■ **Data shown**
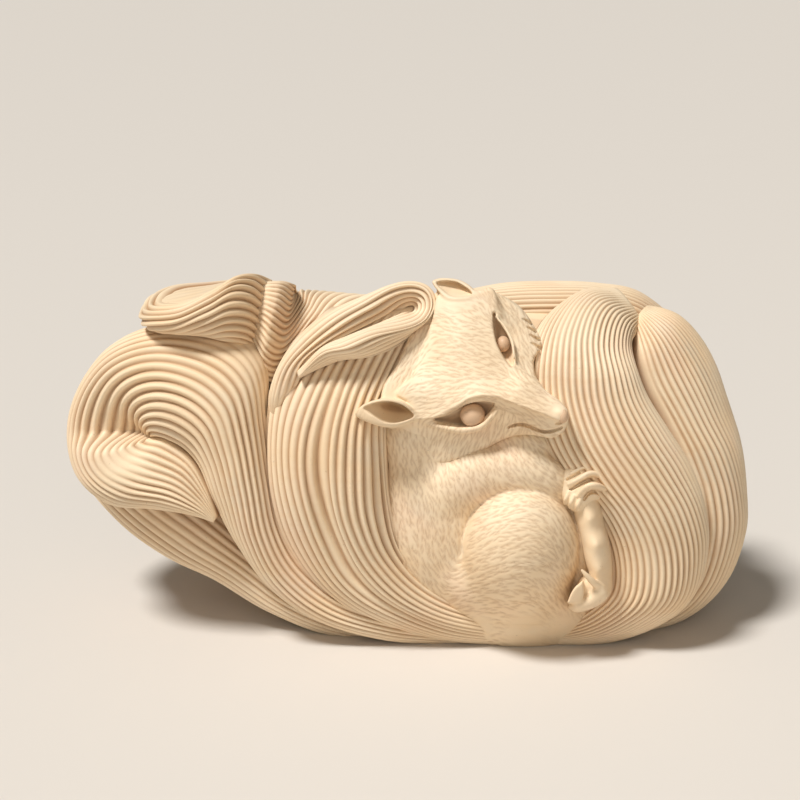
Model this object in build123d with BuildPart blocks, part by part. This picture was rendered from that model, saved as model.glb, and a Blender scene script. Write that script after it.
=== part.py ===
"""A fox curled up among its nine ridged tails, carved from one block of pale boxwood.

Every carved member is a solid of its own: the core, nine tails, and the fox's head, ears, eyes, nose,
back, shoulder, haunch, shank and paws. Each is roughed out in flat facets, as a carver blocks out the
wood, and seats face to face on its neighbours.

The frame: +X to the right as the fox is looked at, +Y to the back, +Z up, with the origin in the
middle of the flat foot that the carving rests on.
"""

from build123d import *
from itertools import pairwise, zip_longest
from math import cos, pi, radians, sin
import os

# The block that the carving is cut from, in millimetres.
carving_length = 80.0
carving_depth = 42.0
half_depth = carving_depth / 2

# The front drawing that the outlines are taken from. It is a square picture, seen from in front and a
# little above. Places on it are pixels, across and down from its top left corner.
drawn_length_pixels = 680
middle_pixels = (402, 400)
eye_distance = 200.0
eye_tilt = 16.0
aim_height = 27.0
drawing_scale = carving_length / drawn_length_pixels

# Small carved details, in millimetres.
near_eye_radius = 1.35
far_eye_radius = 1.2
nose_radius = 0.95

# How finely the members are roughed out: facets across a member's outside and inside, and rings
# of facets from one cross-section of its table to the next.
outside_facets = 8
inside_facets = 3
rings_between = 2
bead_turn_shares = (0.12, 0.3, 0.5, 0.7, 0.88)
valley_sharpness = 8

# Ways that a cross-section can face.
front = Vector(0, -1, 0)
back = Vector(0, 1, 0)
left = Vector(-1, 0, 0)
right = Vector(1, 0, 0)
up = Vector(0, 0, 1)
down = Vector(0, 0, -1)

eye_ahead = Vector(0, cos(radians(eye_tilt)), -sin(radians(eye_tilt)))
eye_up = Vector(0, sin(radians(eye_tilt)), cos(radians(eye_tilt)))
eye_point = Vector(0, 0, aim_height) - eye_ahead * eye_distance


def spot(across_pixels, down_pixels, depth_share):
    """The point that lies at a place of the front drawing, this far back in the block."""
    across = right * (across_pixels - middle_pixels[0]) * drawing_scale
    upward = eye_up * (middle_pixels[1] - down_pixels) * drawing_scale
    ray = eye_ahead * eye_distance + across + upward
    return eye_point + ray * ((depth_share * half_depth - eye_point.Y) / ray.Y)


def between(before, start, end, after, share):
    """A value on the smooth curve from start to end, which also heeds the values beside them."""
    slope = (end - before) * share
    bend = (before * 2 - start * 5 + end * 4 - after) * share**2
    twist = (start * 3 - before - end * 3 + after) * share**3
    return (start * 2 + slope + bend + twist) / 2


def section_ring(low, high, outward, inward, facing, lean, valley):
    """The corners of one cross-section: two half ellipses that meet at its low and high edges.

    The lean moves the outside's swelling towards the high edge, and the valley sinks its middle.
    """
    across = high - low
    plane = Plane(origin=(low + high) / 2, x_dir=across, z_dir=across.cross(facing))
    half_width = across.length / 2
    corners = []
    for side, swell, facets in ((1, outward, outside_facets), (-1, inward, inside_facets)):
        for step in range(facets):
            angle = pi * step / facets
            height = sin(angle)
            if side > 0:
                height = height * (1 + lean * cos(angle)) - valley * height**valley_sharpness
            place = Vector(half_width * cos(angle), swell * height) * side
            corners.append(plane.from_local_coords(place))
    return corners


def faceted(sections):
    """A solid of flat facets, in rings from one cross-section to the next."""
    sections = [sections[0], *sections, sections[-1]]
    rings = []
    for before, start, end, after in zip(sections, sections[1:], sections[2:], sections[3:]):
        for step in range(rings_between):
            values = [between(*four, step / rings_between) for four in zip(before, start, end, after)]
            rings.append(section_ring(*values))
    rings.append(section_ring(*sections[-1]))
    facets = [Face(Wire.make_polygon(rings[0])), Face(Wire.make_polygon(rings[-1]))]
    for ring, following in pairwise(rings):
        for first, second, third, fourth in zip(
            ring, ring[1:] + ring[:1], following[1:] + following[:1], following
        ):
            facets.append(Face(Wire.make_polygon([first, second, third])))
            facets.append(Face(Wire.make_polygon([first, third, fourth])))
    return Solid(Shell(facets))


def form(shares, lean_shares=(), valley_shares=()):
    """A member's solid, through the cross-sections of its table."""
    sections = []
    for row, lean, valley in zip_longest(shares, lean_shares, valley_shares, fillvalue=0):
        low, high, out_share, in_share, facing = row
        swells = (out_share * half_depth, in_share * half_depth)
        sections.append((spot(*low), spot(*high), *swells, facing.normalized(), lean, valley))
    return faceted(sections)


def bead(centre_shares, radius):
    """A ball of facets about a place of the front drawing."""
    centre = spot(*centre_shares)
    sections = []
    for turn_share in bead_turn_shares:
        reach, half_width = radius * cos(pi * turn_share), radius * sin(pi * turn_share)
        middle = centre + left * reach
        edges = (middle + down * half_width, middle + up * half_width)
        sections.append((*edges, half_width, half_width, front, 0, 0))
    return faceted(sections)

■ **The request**
Print the material above once more, exactly.

■ **Response to the task**
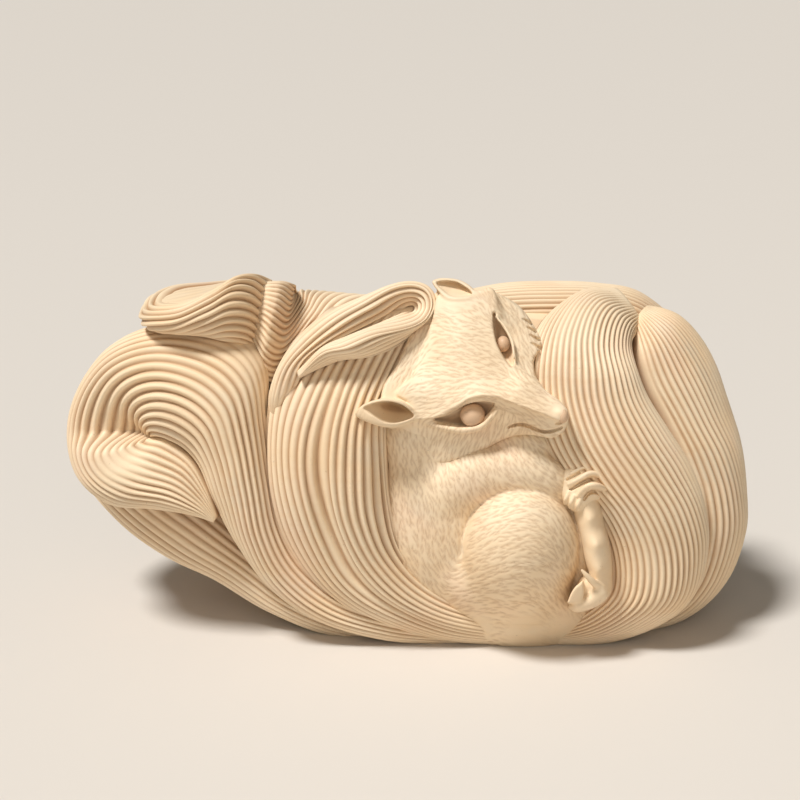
Model this object in build123d with BuildPart blocks, part by part. This picture was rendered from that model, saved as model.glb, and a Blender scene script. Write that script after it.
=== part.py ===
"""A fox curled up among its nine ridged tails, carved from one block of pale boxwood.

Every carved member is a solid of its own: the core, nine tails, and the fox's head, ears, eyes, nose,
back, shoulder, haunch, shank and paws. Each is roughed out in flat facets, as a carver blocks out the
wood, and seats face to face on its neighbours.

The frame: +X to the right as the fox is looked at, +Y to the back, +Z up, with the origin in the
middle of the flat foot that the carving rests on.
"""

from build123d import *
from itertools import pairwise, zip_longest
from math import cos, pi, radians, sin
import os

# The block that the carving is cut from, in millimetres.
carving_length = 80.0
carving_depth = 42.0
half_depth = carving_depth / 2

# The front drawing that the outlines are taken from. It is a square picture, seen from in front and a
# little above. Places on it are pixels, across and down from its top left corner.
drawn_length_pixels = 680
middle_pixels = (402, 400)
eye_distance = 200.0
eye_tilt = 16.0
aim_height = 27.0
drawing_scale = carving_length / drawn_length_pixels

# Small carved details, in millimetres.
near_eye_radius = 1.35
far_eye_radius = 1.2
nose_radius = 0.95

# How finely the members are roughed out: facets across a member's outside and inside, and rings
# of facets from one cross-section of its table to the next.
outside_facets = 8
inside_facets = 3
rings_between = 2
bead_turn_shares = (0.12, 0.3, 0.5, 0.7, 0.88)
valley_sharpness = 8

# Ways that a cross-section can face.
front = Vector(0, -1, 0)
back = Vector(0, 1, 0)
left = Vector(-1, 0, 0)
right = Vector(1, 0, 0)
up = Vector(0, 0, 1)
down = Vector(0, 0, -1)

eye_ahead = Vector(0, cos(radians(eye_tilt)), -sin(radians(eye_tilt)))
eye_up = Vector(0, sin(radians(eye_tilt)), cos(radians(eye_tilt)))
eye_point = Vector(0, 0, aim_height) - eye_ahead * eye_distance


def spot(across_pixels, down_pixels, depth_share):
    """The point that lies at a place of the front drawing, this far back in the block."""
    across = right * (across_pixels - middle_pixels[0]) * drawing_scale
    upward = eye_up * (middle_pixels[1] - down_pixels) * drawing_scale
    ray = eye_ahead * eye_distance + across + upward
    return eye_point + ray * ((depth_share * half_depth - eye_point.Y) / ray.Y)


def between(before, start, end, after, share):
    """A value on the smooth curve from start to end, which also heeds the values beside them."""
    slope = (end - before) * share
    bend = (before * 2 - start * 5 + end * 4 - after) * share**2
    twist = (start * 3 - before - end * 3 + after) * share**3
    return (start * 2 + slope + bend + twist) / 2


def section_ring(low, high, outward, inward, facing, lean, valley):
    """The corners of one cross-section: two half ellipses that meet at its low and high edges.

    The lean moves the outside's swelling towards the high edge, and the valley sinks its middle.
    """
    across = high - low
    plane = Plane(origin=(low + high) / 2, x_dir=across, z_dir=across.cross(facing))
    half_width = across.length / 2
    corners = []
    for side, swell, facets in ((1, outward, outside_facets), (-1, inward, inside_facets)):
        for step in range(facets):
            angle = pi * step / facets
            height = sin(angle)
            if side > 0:
                height = height * (1 + lean * cos(angle)) - valley * height**valley_sharpness
            place = Vector(half_width * cos(angle), swell * height) * side
            corners.append(plane.from_local_coords(place))
    return corners


def faceted(sections):
    """A solid of flat facets, in rings from one cross-section to the next."""
    sections = [sections[0], *sections, sections[-1]]
    rings = []
    for before, start, end, after in zip(sections, sections[1:], sections[2:], sections[3:]):
        for step in range(rings_between):
            values = [between(*four, step / rings_between) for four in zip(before, start, end, after)]
            rings.append(section_ring(*values))
    rings.append(section_ring(*sections[-1]))
    facets = [Face(Wire.make_polygon(rings[0])), Face(Wire.make_polygon(rings[-1]))]
    for ring, following in pairwise(rings):
        for first, second, third, fourth in zip(
            ring, ring[1:] + ring[:1], following[1:] + following[:1], following
        ):
            facets.append(Face(Wire.make_polygon([first, second, third])))
            facets.append(Face(Wire.make_polygon([first, third, fourth])))
    return Solid(Shell(facets))


def form(shares, lean_shares=(), valley_shares=()):
    """A member's solid, through the cross-sections of its table."""
    sections = []
    for row, lean, valley in zip_longest(shares, lean_shares, valley_shares, fillvalue=0):
        low, high, out_share, in_share, facing = row
        swells = (out_share * half_depth, in_share * half_depth)
        sections.append((spot(*low), spot(*high), *swells, facing.normalized(), lean, valley))
    return faceted(sections)


def bead(centre_shares, radius):
    """A ball of facets about a place of the front drawing."""
    centre = spot(*centre_shares)
    sections = []
    for turn_share in bead_turn_shares:
        reach, half_width = radius * cos(pi * turn_share), radius * sin(pi * turn_share)
        middle = centre + left * reach
        edges = (middle + down * half_width, middle + up * half_width)
        sections.append((*edges, half_width, half_width, front, 0, 0))
    return faceted(sections)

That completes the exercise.